- **EXERCISE DATA**:
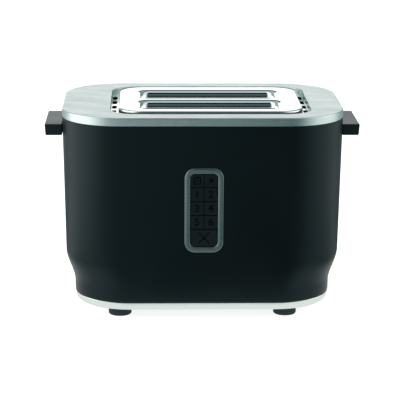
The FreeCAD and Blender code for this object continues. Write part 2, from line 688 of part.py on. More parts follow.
def make_heater_ribbon(y):
    half = BOARD_THICKNESS / 2
    low = BOARD_BOTTOM + BOARD_TAB_HEIGHT
    pitch = (BOARD_TOP - BOARD_BOTTOM - 2 * BOARD_TAB_HEIGHT) / RIBBON_TURNS
    x0 = FRAME_LEFT + BOARD_SHOULDER
    x1 = FRAME_RIGHT - BOARD_SHOULDER
    turns = []
    for index in range(RIBBON_TURNS):
        z0 = low + (index + 0.5) * pitch - RIBBON_WIDTH / 2
        z1 = z0 + RIBBON_WIDTH
        band = block(
            x0 - RIBBON_THICKNESS, x1 + RIBBON_THICKNESS,
            y - half - RIBBON_THICKNESS, y + half + RIBBON_THICKNESS, z0, z1)
        turns.append(band.cut(block(x0, x1, y - half, y + half, z0, z1)))
    return Part.makeCompound(turns)


def make_guard(y):
    """Two round bars through the end plates, joined by upright strips."""
    overhang = FRAME_SHEET + GUARD_OVERHANG
    pieces = []
    for z in (GUARD_BOTTOM_Z, GUARD_TOP_Z):
        pieces.append(rod(
            GUARD_BAR, Vector(FRAME_LEFT - overhang, y, z), Vector(FRAME_RIGHT + overhang, y, z)))
    first = FRAME_LEFT + GUARD_END_MARGIN
    pitch = (FRAME_LENGTH - 2 * GUARD_END_MARGIN) / (GUARD_STRIPS - 1)
    for index in range(GUARD_STRIPS):
        x = first + index * pitch
        pieces.append(block(
            x - GUARD_STRIP_WIDTH / 2, x + GUARD_STRIP_WIDTH / 2,
            y - GUARD_STRIP / 2, y + GUARD_STRIP / 2, GUARD_BOTTOM_Z, GUARD_TOP_Z))
    return fuse(pieces)


# Carriage
def bracket_place(side):
    """X of the bracket face that the racks meet."""
    return CHAMBER_X + side * BRACKET_REACH


def make_carriage_bracket(side):
    face = bracket_place(side)
    rod_x = rod_place(side)
    shoulder = BRACKET_BOTTOM + BRACKET_SHOULDER
    outline = [
        (-BRACKET_HALF_DEPTH, BRACKET_BOTTOM), (BRACKET_HALF_DEPTH, BRACKET_BOTTOM),
        (BRACKET_HALF_DEPTH, RACK_TOP), (BRACKET_NECK, shoulder),
        (BRACKET_NECK, BUSH_TOP), (-BRACKET_NECK, BUSH_TOP),
        (-BRACKET_NECK, shoulder), (-BRACKET_HALF_DEPTH, RACK_TOP)]
    points = [Vector(face, y, z) for y, z in outline]
    sheet = Part.Face(Part.makePolygon(points + points[:1]))
    pieces = [sheet.extrude(Vector(side * BRACKET_SHEET, 0, 0))]
    bush_bottom = BUSH_TOP - BUSH_HEIGHT
    pieces.append(rod(BUSH_DIAMETER, Vector(rod_x, 0, bush_bottom), Vector(rod_x, 0, BUSH_TOP)))
    pieces.append(block(
        min(face, rod_x), max(face, rod_x), -TONGUE_THICKNESS, TONGUE_THICKNESS,
        bush_bottom, BUSH_TOP))
    tongue_end = side * (housing_half_width(TONGUE_Z) + GRIP_GAP + TONGUE_GRASP)
    pieces.append(block(
        min(rod_x, tongue_end), max(rod_x, tongue_end),
        -TONGUE_THICKNESS / 2, TONGUE_THICKNESS / 2,
        TONGUE_Z - TONGUE_HEIGHT / 2, TONGUE_Z + TONGUE_HEIGHT / 2))
    if side < 0:
        pieces.append(block(
            rod_x - MAGNET_LENGTH / 4, face, MAGNET_Y - MAGNET_DEPTH / 2,
            MAGNET_Y + MAGNET_DEPTH / 2, BRACKET_BOTTOM, BRACKET_BOTTOM + ARMATURE_FLANGE))
        pieces.append(block(
            rod_x - SPRING_RADIUS, face, BRACKET_NECK / 2, SPRING_Y + SPRING_RADIUS,
            EAR_TOP - EAR_THICKNESS, EAR_TOP))
    bracket = fuse(pieces)
    return bracket.cut(rod(
        ROD_DIAMETER + 2 * BUSH_CLEARANCE,
        Vector(rod_x, 0, bush_bottom - BUSH_HEIGHT), Vector(rod_x, 0, BUSH_TOP)))


def make_bread_rack(y):
    """Upright web with teeth bent out to both sides, which carry the slice."""
    x0 = bracket_place(-1)
    x1 = bracket_place(1)
    web = block(x0, x1, y - RACK_WEB / 2, y + RACK_WEB / 2, RACK_TOP - RACK_HEIGHT, RACK_TOP)
    first = FRAME_LEFT + RACK_END_MARGIN
    pitch = (FRAME_LENGTH - 2 * RACK_END_MARGIN) / (RACK_TEETH - 1)
    teeth = []
    for index in range(RACK_TEETH):
        x = first + index * pitch
        way = 1 if index % 2 else -1
        tip = y + way * RACK_TOOTH_REACH
        teeth.append(block(
            x - RACK_TOOTH_WIDTH / 2, x + RACK_TOOTH_WIDTH / 2, min(y, tip), max(y, tip),
            RACK_TOP - RACK_WEB, RACK_TOP))
    return fuse([web] + teeth)


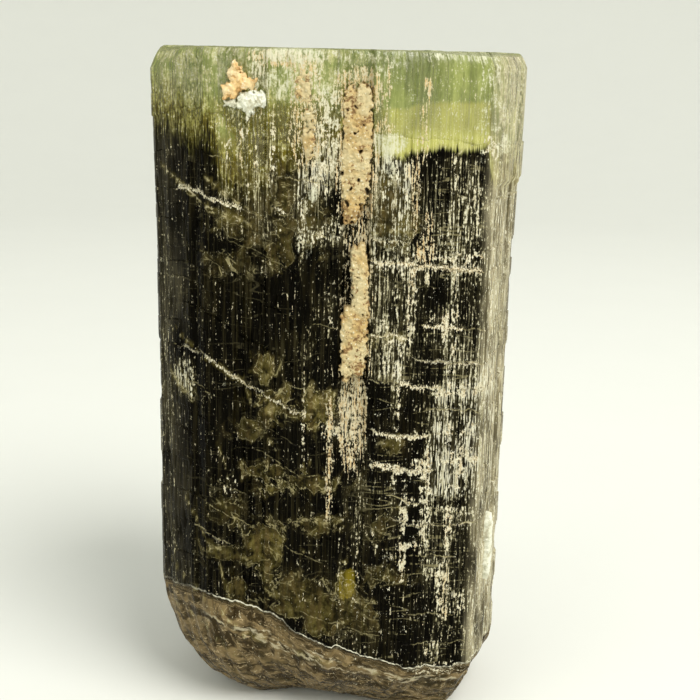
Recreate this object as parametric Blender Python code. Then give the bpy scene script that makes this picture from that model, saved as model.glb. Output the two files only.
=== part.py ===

- **STATED GOAL**:
Reproduce the entries above exactly.

- **WORKED ANSWER**:
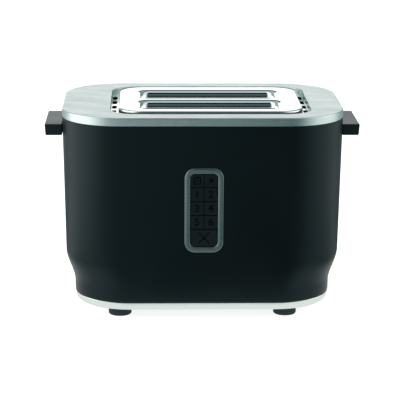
The FreeCAD and Blender code for this object continues. Write part 2, from line 688 of part.py on. More parts follow.
def make_heater_ribbon(y):
    half = BOARD_THICKNESS / 2
    low = BOARD_BOTTOM + BOARD_TAB_HEIGHT
    pitch = (BOARD_TOP - BOARD_BOTTOM - 2 * BOARD_TAB_HEIGHT) / RIBBON_TURNS
    x0 = FRAME_LEFT + BOARD_SHOULDER
    x1 = FRAME_RIGHT - BOARD_SHOULDER
    turns = []
    for index in range(RIBBON_TURNS):
        z0 = low + (index + 0.5) * pitch - RIBBON_WIDTH / 2
        z1 = z0 + RIBBON_WIDTH
        band = block(
            x0 - RIBBON_THICKNESS, x1 + RIBBON_THICKNESS,
            y - half - RIBBON_THICKNESS, y + half + RIBBON_THICKNESS, z0, z1)
        turns.append(band.cut(block(x0, x1, y - half, y + half, z0, z1)))
    return Part.makeCompound(turns)


def make_guard(y):
    """Two round bars through the end plates, joined by upright strips."""
    overhang = FRAME_SHEET + GUARD_OVERHANG
    pieces = []
    for z in (GUARD_BOTTOM_Z, GUARD_TOP_Z):
        pieces.append(rod(
            GUARD_BAR, Vector(FRAME_LEFT - overhang, y, z), Vector(FRAME_RIGHT + overhang, y, z)))
    first = FRAME_LEFT + GUARD_END_MARGIN
    pitch = (FRAME_LENGTH - 2 * GUARD_END_MARGIN) / (GUARD_STRIPS - 1)
    for index in range(GUARD_STRIPS):
        x = first + index * pitch
        pieces.append(block(
            x - GUARD_STRIP_WIDTH / 2, x + GUARD_STRIP_WIDTH / 2,
            y - GUARD_STRIP / 2, y + GUARD_STRIP / 2, GUARD_BOTTOM_Z, GUARD_TOP_Z))
    return fuse(pieces)


# Carriage
def bracket_place(side):
    """X of the bracket face that the racks meet."""
    return CHAMBER_X + side * BRACKET_REACH


def make_carriage_bracket(side):
    face = bracket_place(side)
    rod_x = rod_place(side)
    shoulder = BRACKET_BOTTOM + BRACKET_SHOULDER
    outline = [
        (-BRACKET_HALF_DEPTH, BRACKET_BOTTOM), (BRACKET_HALF_DEPTH, BRACKET_BOTTOM),
        (BRACKET_HALF_DEPTH, RACK_TOP), (BRACKET_NECK, shoulder),
        (BRACKET_NECK, BUSH_TOP), (-BRACKET_NECK, BUSH_TOP),
        (-BRACKET_NECK, shoulder), (-BRACKET_HALF_DEPTH, RACK_TOP)]
    points = [Vector(face, y, z) for y, z in outline]
    sheet = Part.Face(Part.makePolygon(points + points[:1]))
    pieces = [sheet.extrude(Vector(side * BRACKET_SHEET, 0, 0))]
    bush_bottom = BUSH_TOP - BUSH_HEIGHT
    pieces.append(rod(BUSH_DIAMETER, Vector(rod_x, 0, bush_bottom), Vector(rod_x, 0, BUSH_TOP)))
    pieces.append(block(
        min(face, rod_x), max(face, rod_x), -TONGUE_THICKNESS, TONGUE_THICKNESS,
        bush_bottom, BUSH_TOP))
    tongue_end = side * (housing_half_width(TONGUE_Z) + GRIP_GAP + TONGUE_GRASP)
    pieces.append(block(
        min(rod_x, tongue_end), max(rod_x, tongue_end),
        -TONGUE_THICKNESS / 2, TONGUE_THICKNESS / 2,
        TONGUE_Z - TONGUE_HEIGHT / 2, TONGUE_Z + TONGUE_HEIGHT / 2))
    if side < 0:
        pieces.append(block(
            rod_x - MAGNET_LENGTH / 4, face, MAGNET_Y - MAGNET_DEPTH / 2,
            MAGNET_Y + MAGNET_DEPTH / 2, BRACKET_BOTTOM, BRACKET_BOTTOM + ARMATURE_FLANGE))
        pieces.append(block(
            rod_x - SPRING_RADIUS, face, BRACKET_NECK / 2, SPRING_Y + SPRING_RADIUS,
            EAR_TOP - EAR_THICKNESS, EAR_TOP))
    bracket = fuse(pieces)
    return bracket.cut(rod(
        ROD_DIAMETER + 2 * BUSH_CLEARANCE,
        Vector(rod_x, 0, bush_bottom - BUSH_HEIGHT), Vector(rod_x, 0, BUSH_TOP)))


def make_bread_rack(y):
    """Upright web with teeth bent out to both sides, which carry the slice."""
    x0 = bracket_place(-1)
    x1 = bracket_place(1)
    web = block(x0, x1, y - RACK_WEB / 2, y + RACK_WEB / 2, RACK_TOP - RACK_HEIGHT, RACK_TOP)
    first = FRAME_LEFT + RACK_END_MARGIN
    pitch = (FRAME_LENGTH - 2 * RACK_END_MARGIN) / (RACK_TEETH - 1)
    teeth = []
    for index in range(RACK_TEETH):
        x = first + index * pitch
        way = 1 if index % 2 else -1
        tip = y + way * RACK_TOOTH_REACH
        teeth.append(block(
            x - RACK_TOOTH_WIDTH / 2, x + RACK_TOOTH_WIDTH / 2, min(y, tip), max(y, tip),
            RACK_TOP - RACK_WEB, RACK_TOP))
    return fuse([web] + teeth)


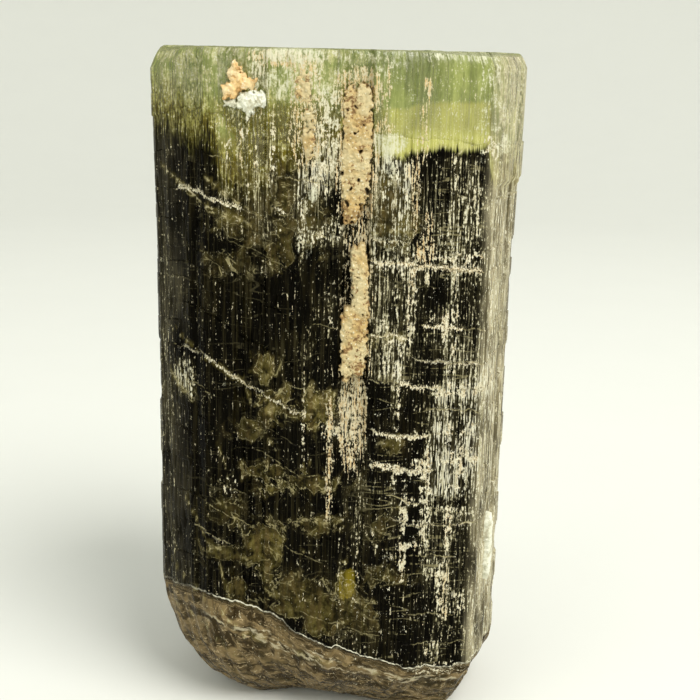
Recreate this object as parametric Blender Python code. Then give the bpy scene script that makes this picture from that model, saved as model.glb. Output the two files only.
=== part.py ===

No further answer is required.